→ **Work to complete**
Produce word for word the lines of the data below running from the one that has "lower half: off" to the one that has "dimensions, in millimetres", inclusive, and no others.

---*---

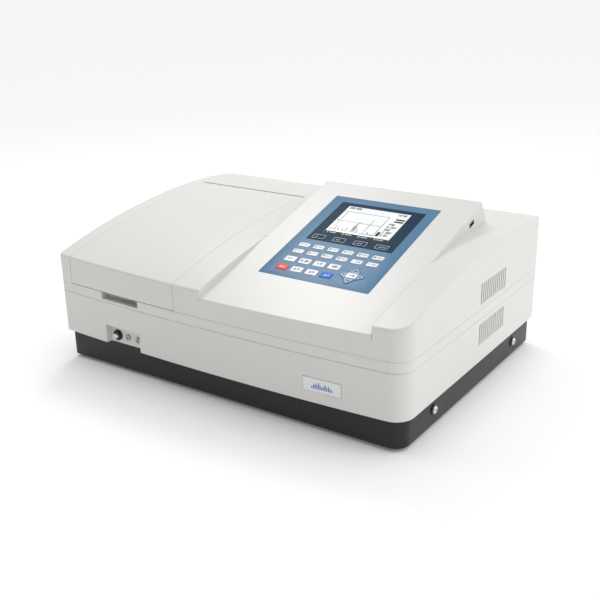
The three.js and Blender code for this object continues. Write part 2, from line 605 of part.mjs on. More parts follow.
function addOptics() {
  const mono = MONOCHROMATOR;
  const exit = beamWindow(mono.x0 - 5, mono.x0 + 10, CELL.first);
  const entry = beamWindow(mono.x1 - 10, mono.x1 + 5, SOURCE_Y);
  addPart('monochromator_case', geometryOf(cut(tub(mono), exit, entry)), CAST_ALUMINIUM);

  const { shaftR, height, halfWidth, back, face, z0, z1 } = GRATING;
  const shaft = new THREE.CylinderGeometry(shaftR, shaftR, height, 16).rotateX(Math.PI / 2);
  const ruled = boxBetween(-halfWidth, halfWidth, back, face, z0, z1);
  const grating = join(solid(shaft.translate(0, 0, height / 2)), solid(ruled));
  addPart('diffraction_grating', geometryOf(grating), [0xa9b4c8, 0.15, 1])
    .position.set(GRATING.x, GRATING.y, insideFloor + mono.floor + GAP);

  const lampBeam = beamWindow(LAMPS.x0 - 5, LAMPS.x0 + 10, SOURCE_Y);
  addPart('lamp_house', geometryOf(cut(tub(LAMPS), lampBeam)), SHEET_METAL);

  const d = DETECTOR;
  const [y0, y1] = [CELL.first - d.halfDepth, CELL.first + d.halfDepth];
  const detector = join(block(d.x0, d.x1, y0, y1, insideFloor, insideFloor + d.foot),
    block(d.x0, d.x0 + d.back, y0, y1, insideFloor, d.top),
    block(d.x0, d.x1, y0, y1, d.headBottom, d.top));
  const window = beamWindow(d.x1 - 9, d.x1 + 5, CELL.first, 5, 1);
  addPart('detector_module', geometryOf(cut(detector, window)), BLACK_ANODISED);
}

function addElectronics() {
  addPart('power_supply', geometryOf(tub(SUPPLY)), SHEET_METAL);

  const { x0, x1, y0, y1, rise, thick, post } = BOARD;
  const bottom = insideFloor + rise;
  let board = block(x0, x1, y0, y1, bottom, bottom + thick);
  for (const x of [x0 + post / 2, x1 - post * 1.5]) {
    for (const y of [y0 + post / 2, y1 - post * 1.5]) {
      board = board.add(block(x, x + post, y, y + post, insideFloor, bottom + 1));
    }
  }
  for (const part of BOARD_MODULES) {
    board = board.add(block(part.x0, part.x1, part.y0, part.y1, bottom + 1, bottom + 1 + part.height));
  }
  addPart('main_board', geometryOf(board), BOARD_GREEN);
}

// ---------------------------------------------------------------- rear panel

function addRearPanel() {
  const { x0, x1, z0, z1, y0, y1 } = PANEL;
  const slots = [];
  for (let i = -GRILLE.rows; i <= GRILLE.rows; i++) {
    const z = FAN.z + i * GRILLE.pitch;
    const half = Math.sqrt(FAN.boreR ** 2 - (z - FAN.z) ** 2) - GRILLE.margin;
    slots.push(block(FAN.x - half, FAN.x + half, y0 - 1, y1 + 1, z - GRILLE.half, z + GRILLE.half));
  }
  const flange = INLET_FLANGE;
  const opening = block(INLET.x - flange.left + 2, ROCKER.x + flange.right - 2, y0 - 1, y1 + 1,
    INLET.z - flange.halfHeight + 2, INLET.z + flange.halfHeight - 2);
  addPart('rear_panel', geometryOf(cut(block(x0, x1, y0, y1, z0, z1), opening, ...slots)), SHEET_METAL);
  addFan();
  addPowerInlet(y0 - flange.bodyDepth, y1 + GAP);
}

function addFan() {
  const { x, z, size, boreR, hubR, y0, y1, blades, pitch } = FAN;
  const half = size / 2;
  const armHalf = 2;
  const frame = join(
    cut(block(x - half, x + half, y0, y1, z - half, z + half), boreY(x, z, boreR, y0 - 1, y1 + 1, 32)),
    boreY(x, z, hubR, y0, y0 + 3),
    block(x - half, x + half, y0, y0 + 2, z - armHalf, z + armHalf),
    block(x - armHalf, x + armHalf, y0, y0 + 2, z - half, z + half));
  addPart('fan_frame', geometryOf(frame), BLACK_PLASTIC);

  let impeller = boreY(0, 0, hubR, y0 + 3.5, y1 - 1);
  for (let i = 0; i < blades; i++) {
    const blade = boxBetween(hubR - 2, boreR - 1, -0.8, 0.8, -5, 5).rotateX(pitch);
    blade.translate(0, (y0 + y1) / 2 + 1, 0).rotateY(i * 2 * Math.PI / blades);
    impeller = impeller.add(solid(blade));
  }
  addPart('fan_impeller', geometryOf(impeller), BLACK_PLASTIC).position.set(x, 0, z);
}

// Inlet and switch share one black moulding, clipped into the panel; its flange starts at `flangeY`.
function addPowerInlet(bodyFront, flangeY) {
  const { thick, halfHeight, left, right, lip } = INLET_FLANGE;
  const face = flangeY + thick;
  const flange = block(INLET.x - left, ROCKER.x + right, flangeY, face,
    INLET.z - halfHeight, INLET.z + halfHeight);
  const body = block(INLET.x - left + lip, ROCKER.x + right - lip, bodyFront, flangeY + 1,
    INLET.z - halfHeight + lip, INLET.z + halfHeight - lip);
  const hollow = ({ x, z, w, h, depth }) =>
    block(x - w / 2, x + w / 2, face - depth, face + 3, z - h / 2, z + h / 2);
  addPart('power_inlet', geometryOf(cut(join(flange, body), hollow(INLET), hollow(ROCKER))), BLACK_PLASTIC);

  // the rocker is proud at its lower half: off
  const reach = ROCKER.h / 2 - 0.8;
  const raised = [[reach - 0.4, 1.2], [0, 0.6], [0.4 - reach, 3.4]];
  const rocker = polygon([[-reach, 0], [0, -6], [reach, 0], ...raised]);
  const depth = ROCKER.w - 1;
  const shape = new THREE.ExtrudeGeometry(rocker, { depth, bevelEnabled: false });
  const turn = new THREE.Matrix4().makeBasis(
    new THREE.Vector3(0, 0, 1), new THREE.Vector3(0, 1, 0), new THREE.Vector3(-1, 0, 0));
  shape.applyMatrix4(turn).translate(depth / 2, 0, 0);
  addPart('power_rocker', shape, BLACK_PLASTIC).position.set(ROCKER.x, flangeY, ROCKER.z);
}

addBase();
addLowerHousing();
addPortPlugs();
addUpperHousing();
addLid();
addConsole();
addSampleCompartment();
addOptics();
addElectronics();
addRearPanel();

export default object;
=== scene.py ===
import math

import bmesh
import bpy
import numpy as np
from mathutils import Matrix, Vector
from mathutils.geometry import delaunay_2d_cdt


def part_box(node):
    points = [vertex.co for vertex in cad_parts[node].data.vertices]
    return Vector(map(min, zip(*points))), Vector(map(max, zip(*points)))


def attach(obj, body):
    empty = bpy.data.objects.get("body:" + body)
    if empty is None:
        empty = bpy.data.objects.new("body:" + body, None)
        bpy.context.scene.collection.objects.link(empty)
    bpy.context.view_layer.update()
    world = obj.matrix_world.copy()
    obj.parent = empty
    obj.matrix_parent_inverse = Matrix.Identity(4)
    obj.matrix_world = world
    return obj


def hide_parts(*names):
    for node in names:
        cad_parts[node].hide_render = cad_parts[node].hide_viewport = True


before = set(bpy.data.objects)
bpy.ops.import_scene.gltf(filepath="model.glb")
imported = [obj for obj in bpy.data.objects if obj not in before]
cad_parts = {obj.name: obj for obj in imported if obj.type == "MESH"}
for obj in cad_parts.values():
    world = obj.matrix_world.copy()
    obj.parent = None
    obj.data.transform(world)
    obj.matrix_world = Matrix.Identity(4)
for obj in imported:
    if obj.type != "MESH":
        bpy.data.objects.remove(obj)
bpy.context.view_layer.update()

# ---------------------------------------------------------------- driving dimensions, in millimetres

MM = 0.001
WIDTH = 625.0
DEPTH = 462.85
HALF = WIDTH / 2
FRONT = -DEPTH / 2
REAR = DEPTH / 2
BOW = 10.35
EDGE_R = 3.0
CORNER_R = 8.0
FRONT_RIGHT_R = 28.0
WALL = 3.5
CROWN = (175.0, 149.0, -150.0, 107.0, -62.0)

HOUSING_BOTTOM = 49.0
SPLIT = 117.8
SEAM = 133.4
DECK_TOP = 121.0

LID_LEFT, LID_RIGHT = -286.0, -64.5
LID_GAP = 0.5
LID_REAR = 113.5
WELL_REAR = 117.0
HINGE_Y = 109.0
HINGE_DROP = 6.0  # the hinge line lies this far under the roof
HINGE_BORE = 2.8

TILT = math.radians(16.5)
CONSOLE_LEFT, CONSOLE_RIGHT = -14.0, 263.8
CONSOLE_FRONT_Z = 164.4
CONSOLE_BACK_Y = 108.2
CONSOLE_REAR_SLOPE = 1.9
OVERLAY = (31.5, 215.5, 85.0, 312.0)


def crown(y):
    """Height of the roof at depth y."""
    t = (np.clip(y, FRONT, REAR) - FRONT) / DEPTH
    return sum(c * t ** i for i, c in enumerate(CROWN))


def hinge_z():
    return crown(HINGE_Y) - HINGE_DROP


def front_at(x):
    """Depth of the bowed front at x."""
    return FRONT + BOW * (2 * x / WIDTH) ** 2


def console_z(y):
    """Height of the sloping console face at depth y."""
    return CONSOLE_FRONT_Z + math.tan(TILT) * (y - FRONT)


# ---------------------------------------------------------------- mesh helpers


def mesh_object(name, verts, faces, sharp=32):
    """A mesh from points in millimetres, faces turned outwards, shaded smooth below the angle `sharp`."""
    mesh = bpy.data.meshes.new(name)
    mesh.from_pydata([Vector(v) * MM for v in verts], [], faces)
    bm = bmesh.new()
    bm.from_mesh(mesh)
    bmesh.ops.remove_doubles(bm, verts=bm.verts, dist=1e-7)
    bmesh.ops.recalc_face_normals(bm, faces=bm.faces)
    bm.to_mesh(mesh)
    bm.free()
    obj = bpy.data.objects.new(name, mesh)
    bpy.context.scene.collection.objects.link(obj)
    shade(obj, sharp)
    return obj


def shade(obj, sharp):
    obj.data.polygons.foreach_set("use_smooth", [True] * len(obj.data.polygons))
    obj.data.set_sharp_from_angle(angle=math.radians(sharp))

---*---

→ **Result for this task**
  // the rocker is proud at its lower half: off
  const reach = ROCKER.h / 2 - 0.8;
  const raised = [[reach - 0.4, 1.2], [0, 0.6], [0.4 - reach, 3.4]];
  const rocker = polygon([[-reach, 0], [0, -6], [reach, 0], ...raised]);
  const depth = ROCKER.w - 1;
  const shape = new THREE.ExtrudeGeometry(rocker, { depth, bevelEnabled: false });
  const turn = new THREE.Matrix4().makeBasis(
    new THREE.Vector3(0, 0, 1), new THREE.Vector3(0, 1, 0), new THREE.Vector3(-1, 0, 0));
  shape.applyMatrix4(turn).translate(depth / 2, 0, 0);
  addPart('power_rocker', shape, BLACK_PLASTIC).position.set(ROCKER.x, flangeY, ROCKER.z);
}

addBase();
addLowerHousing();
addPortPlugs();
addUpperHousing();
addLid();
addConsole();
addSampleCompartment();
addOptics();
addElectronics();
addRearPanel();

export default object;
=== scene.py ===
import math

import bmesh
import bpy
import numpy as np
from mathutils import Matrix, Vector
from mathutils.geometry import delaunay_2d_cdt


def part_box(node):
    points = [vertex.co for vertex in cad_parts[node].data.vertices]
    return Vector(map(min, zip(*points))), Vector(map(max, zip(*points)))


def attach(obj, body):
    empty = bpy.data.objects.get("body:" + body)
    if empty is None:
        empty = bpy.data.objects.new("body:" + body, None)
        bpy.context.scene.collection.objects.link(empty)
    bpy.context.view_layer.update()
    world = obj.matrix_world.copy()
    obj.parent = empty
    obj.matrix_parent_inverse = Matrix.Identity(4)
    obj.matrix_world = world
    return obj


def hide_parts(*names):
    for node in names:
        cad_parts[node].hide_render = cad_parts[node].hide_viewport = True


before = set(bpy.data.objects)
bpy.ops.import_scene.gltf(filepath="model.glb")
imported = [obj for obj in bpy.data.objects if obj not in before]
cad_parts = {obj.name: obj for obj in imported if obj.type == "MESH"}
for obj in cad_parts.values():
    world = obj.matrix_world.copy()
    obj.parent = None
    obj.data.transform(world)
    obj.matrix_world = Matrix.Identity(4)
for obj in imported:
    if obj.type != "MESH":
        bpy.data.objects.remove(obj)
bpy.context.view_layer.update()

# ---------------------------------------------------------------- driving dimensions, in millimetres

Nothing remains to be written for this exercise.